**Exercise objective:**
Repeat exactly the stretch of lines from the line containing "clear_scene()" through the line containing "imported = [obj", both included, and nothing else.

**Data provided:**

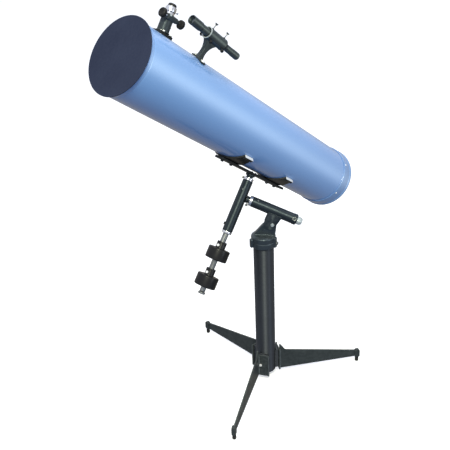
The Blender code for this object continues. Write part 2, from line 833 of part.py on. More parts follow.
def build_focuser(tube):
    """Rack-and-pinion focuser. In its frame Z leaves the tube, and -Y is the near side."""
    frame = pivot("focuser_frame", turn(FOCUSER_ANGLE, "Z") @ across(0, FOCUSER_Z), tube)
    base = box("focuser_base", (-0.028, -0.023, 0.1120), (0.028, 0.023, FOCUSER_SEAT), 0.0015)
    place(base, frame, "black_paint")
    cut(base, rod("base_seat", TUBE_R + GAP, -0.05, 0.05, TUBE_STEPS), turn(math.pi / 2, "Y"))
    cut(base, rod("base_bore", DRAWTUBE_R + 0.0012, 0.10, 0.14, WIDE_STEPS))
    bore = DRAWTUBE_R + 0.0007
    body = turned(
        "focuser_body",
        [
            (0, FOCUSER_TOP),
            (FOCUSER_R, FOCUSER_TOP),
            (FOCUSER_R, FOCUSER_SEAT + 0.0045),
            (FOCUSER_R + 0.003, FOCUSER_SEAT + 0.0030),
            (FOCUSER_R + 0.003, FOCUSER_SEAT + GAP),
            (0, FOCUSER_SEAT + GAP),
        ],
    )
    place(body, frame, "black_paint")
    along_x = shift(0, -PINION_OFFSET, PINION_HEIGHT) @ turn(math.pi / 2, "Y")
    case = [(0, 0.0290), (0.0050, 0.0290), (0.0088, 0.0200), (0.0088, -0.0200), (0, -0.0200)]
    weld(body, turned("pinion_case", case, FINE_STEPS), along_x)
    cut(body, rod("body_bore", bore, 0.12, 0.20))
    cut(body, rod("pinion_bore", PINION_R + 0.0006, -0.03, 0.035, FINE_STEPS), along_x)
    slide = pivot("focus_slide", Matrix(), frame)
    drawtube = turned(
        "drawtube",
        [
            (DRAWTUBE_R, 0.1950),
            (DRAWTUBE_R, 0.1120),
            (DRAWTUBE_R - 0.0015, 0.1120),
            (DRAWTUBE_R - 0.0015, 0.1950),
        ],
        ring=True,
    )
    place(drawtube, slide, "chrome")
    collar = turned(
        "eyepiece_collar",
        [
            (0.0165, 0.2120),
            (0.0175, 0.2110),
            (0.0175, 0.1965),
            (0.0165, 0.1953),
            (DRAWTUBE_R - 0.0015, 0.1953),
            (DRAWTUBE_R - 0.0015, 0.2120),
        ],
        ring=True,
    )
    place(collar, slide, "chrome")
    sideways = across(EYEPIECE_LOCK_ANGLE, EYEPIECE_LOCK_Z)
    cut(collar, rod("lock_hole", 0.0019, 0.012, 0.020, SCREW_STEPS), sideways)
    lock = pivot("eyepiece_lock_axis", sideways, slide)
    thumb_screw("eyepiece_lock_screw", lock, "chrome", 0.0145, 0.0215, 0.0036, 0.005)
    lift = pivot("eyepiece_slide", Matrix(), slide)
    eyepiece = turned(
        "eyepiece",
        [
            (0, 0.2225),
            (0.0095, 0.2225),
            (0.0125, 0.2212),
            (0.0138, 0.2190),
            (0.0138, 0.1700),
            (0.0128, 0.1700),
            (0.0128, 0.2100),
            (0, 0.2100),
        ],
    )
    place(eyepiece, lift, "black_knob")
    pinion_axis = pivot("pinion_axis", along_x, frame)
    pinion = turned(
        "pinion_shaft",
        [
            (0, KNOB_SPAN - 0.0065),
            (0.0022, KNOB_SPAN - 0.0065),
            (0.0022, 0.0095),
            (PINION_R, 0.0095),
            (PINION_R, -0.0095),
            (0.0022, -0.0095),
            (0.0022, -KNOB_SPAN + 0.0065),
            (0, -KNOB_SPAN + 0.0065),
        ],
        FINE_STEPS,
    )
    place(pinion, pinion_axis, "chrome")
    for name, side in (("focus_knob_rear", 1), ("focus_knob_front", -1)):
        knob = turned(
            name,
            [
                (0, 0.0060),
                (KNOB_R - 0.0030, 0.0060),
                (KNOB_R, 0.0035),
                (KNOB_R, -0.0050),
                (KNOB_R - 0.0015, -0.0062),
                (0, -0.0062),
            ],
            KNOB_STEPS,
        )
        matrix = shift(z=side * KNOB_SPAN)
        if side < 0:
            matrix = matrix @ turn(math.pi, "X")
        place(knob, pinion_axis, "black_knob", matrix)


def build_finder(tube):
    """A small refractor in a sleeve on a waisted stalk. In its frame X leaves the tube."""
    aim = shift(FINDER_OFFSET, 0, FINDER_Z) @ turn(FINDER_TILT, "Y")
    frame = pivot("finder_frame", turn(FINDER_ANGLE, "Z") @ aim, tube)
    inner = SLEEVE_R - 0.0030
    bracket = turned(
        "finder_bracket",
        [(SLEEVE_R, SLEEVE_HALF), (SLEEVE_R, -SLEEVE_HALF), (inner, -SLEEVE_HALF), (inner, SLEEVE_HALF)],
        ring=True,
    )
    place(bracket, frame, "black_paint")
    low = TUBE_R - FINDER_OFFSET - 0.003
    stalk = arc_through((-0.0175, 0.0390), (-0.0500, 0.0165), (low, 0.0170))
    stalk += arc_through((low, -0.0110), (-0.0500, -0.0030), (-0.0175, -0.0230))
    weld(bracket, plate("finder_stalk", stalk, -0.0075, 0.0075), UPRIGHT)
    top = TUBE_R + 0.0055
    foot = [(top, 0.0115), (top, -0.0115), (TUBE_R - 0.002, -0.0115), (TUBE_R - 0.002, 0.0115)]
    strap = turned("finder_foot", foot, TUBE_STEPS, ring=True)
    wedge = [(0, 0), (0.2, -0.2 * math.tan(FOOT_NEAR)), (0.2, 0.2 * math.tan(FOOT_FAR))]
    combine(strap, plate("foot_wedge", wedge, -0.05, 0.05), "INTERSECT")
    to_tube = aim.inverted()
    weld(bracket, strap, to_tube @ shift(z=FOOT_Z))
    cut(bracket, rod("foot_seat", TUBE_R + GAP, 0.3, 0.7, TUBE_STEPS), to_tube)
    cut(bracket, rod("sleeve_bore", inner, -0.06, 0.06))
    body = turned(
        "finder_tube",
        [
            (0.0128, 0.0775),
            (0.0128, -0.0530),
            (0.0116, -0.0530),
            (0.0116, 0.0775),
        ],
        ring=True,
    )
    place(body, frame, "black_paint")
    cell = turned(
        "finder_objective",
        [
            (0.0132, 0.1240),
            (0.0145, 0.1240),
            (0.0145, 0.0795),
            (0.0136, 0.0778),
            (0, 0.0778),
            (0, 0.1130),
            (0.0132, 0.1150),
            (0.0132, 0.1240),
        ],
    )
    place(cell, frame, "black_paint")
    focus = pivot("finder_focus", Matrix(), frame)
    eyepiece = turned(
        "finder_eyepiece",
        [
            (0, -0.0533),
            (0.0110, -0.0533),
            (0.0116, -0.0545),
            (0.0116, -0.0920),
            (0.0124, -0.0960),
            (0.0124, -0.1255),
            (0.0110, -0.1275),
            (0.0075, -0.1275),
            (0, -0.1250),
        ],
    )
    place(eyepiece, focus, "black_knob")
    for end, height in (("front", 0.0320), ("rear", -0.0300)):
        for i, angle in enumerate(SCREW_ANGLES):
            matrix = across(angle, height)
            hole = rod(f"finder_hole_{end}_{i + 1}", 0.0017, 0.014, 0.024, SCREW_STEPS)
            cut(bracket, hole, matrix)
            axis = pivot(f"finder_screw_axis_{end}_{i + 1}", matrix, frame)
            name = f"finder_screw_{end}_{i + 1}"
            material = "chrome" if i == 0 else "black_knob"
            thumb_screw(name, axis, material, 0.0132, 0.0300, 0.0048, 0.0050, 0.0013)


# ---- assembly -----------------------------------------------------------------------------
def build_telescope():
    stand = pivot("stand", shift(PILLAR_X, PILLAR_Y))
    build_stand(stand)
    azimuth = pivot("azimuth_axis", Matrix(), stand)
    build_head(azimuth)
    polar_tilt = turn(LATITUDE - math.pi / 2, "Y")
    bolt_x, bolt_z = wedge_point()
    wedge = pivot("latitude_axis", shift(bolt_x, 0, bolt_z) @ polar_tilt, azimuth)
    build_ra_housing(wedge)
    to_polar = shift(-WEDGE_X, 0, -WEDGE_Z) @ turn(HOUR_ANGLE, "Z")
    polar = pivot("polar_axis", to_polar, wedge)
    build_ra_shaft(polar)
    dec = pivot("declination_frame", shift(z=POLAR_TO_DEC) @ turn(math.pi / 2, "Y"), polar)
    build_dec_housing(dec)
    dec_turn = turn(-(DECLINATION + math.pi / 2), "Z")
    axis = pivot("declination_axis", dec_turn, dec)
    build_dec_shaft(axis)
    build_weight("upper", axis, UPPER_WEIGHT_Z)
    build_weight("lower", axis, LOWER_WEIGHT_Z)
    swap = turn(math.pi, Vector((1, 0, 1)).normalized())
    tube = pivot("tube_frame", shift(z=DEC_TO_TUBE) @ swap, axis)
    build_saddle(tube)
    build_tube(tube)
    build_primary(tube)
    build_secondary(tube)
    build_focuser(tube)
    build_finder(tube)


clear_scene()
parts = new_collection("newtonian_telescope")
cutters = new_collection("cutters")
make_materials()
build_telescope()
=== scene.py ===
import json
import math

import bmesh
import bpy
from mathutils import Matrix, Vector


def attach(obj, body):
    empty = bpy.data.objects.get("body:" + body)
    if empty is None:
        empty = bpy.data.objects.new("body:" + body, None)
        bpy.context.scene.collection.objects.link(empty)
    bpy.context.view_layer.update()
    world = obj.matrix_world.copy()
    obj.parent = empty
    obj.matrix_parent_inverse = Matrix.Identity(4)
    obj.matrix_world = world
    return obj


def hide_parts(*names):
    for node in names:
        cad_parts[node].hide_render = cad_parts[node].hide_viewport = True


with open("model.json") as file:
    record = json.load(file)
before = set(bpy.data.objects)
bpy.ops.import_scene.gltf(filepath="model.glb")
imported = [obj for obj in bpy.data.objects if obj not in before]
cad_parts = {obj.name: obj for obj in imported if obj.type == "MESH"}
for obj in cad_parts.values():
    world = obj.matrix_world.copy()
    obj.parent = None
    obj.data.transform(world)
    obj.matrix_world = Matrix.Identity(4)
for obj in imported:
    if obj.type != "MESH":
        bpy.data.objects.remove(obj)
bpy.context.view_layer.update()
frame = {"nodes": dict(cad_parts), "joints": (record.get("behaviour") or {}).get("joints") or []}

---

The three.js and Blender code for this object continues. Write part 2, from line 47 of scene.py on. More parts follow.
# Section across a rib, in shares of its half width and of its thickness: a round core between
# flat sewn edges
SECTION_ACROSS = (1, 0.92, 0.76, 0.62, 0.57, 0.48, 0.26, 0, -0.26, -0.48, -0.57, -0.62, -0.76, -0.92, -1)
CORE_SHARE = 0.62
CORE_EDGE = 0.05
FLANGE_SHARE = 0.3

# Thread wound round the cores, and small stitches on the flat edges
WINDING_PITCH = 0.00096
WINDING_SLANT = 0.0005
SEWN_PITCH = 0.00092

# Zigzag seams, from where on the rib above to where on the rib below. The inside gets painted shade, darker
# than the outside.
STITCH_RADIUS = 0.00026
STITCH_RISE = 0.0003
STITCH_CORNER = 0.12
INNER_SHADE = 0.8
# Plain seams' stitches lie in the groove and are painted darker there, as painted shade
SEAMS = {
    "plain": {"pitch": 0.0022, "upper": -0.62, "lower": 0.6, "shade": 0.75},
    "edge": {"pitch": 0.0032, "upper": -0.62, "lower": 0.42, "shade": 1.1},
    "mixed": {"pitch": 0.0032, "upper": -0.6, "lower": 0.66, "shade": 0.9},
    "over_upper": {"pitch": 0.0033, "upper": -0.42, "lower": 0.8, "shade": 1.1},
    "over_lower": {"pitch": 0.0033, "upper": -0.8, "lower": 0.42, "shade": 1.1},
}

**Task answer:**
clear_scene()
parts = new_collection("newtonian_telescope")
cutters = new_collection("cutters")
make_materials()
build_telescope()
=== scene.py ===
import json
import math

import bmesh
import bpy
from mathutils import Matrix, Vector


def attach(obj, body):
    empty = bpy.data.objects.get("body:" + body)
    if empty is None:
        empty = bpy.data.objects.new("body:" + body, None)
        bpy.context.scene.collection.objects.link(empty)
    bpy.context.view_layer.update()
    world = obj.matrix_world.copy()
    obj.parent = empty
    obj.matrix_parent_inverse = Matrix.Identity(4)
    obj.matrix_world = world
    return obj


def hide_parts(*names):
    for node in names:
        cad_parts[node].hide_render = cad_parts[node].hide_viewport = True


with open("model.json") as file:
    record = json.load(file)
before = set(bpy.data.objects)
bpy.ops.import_scene.gltf(filepath="model.glb")
imported = [obj for obj in bpy.data.objects if obj not in before]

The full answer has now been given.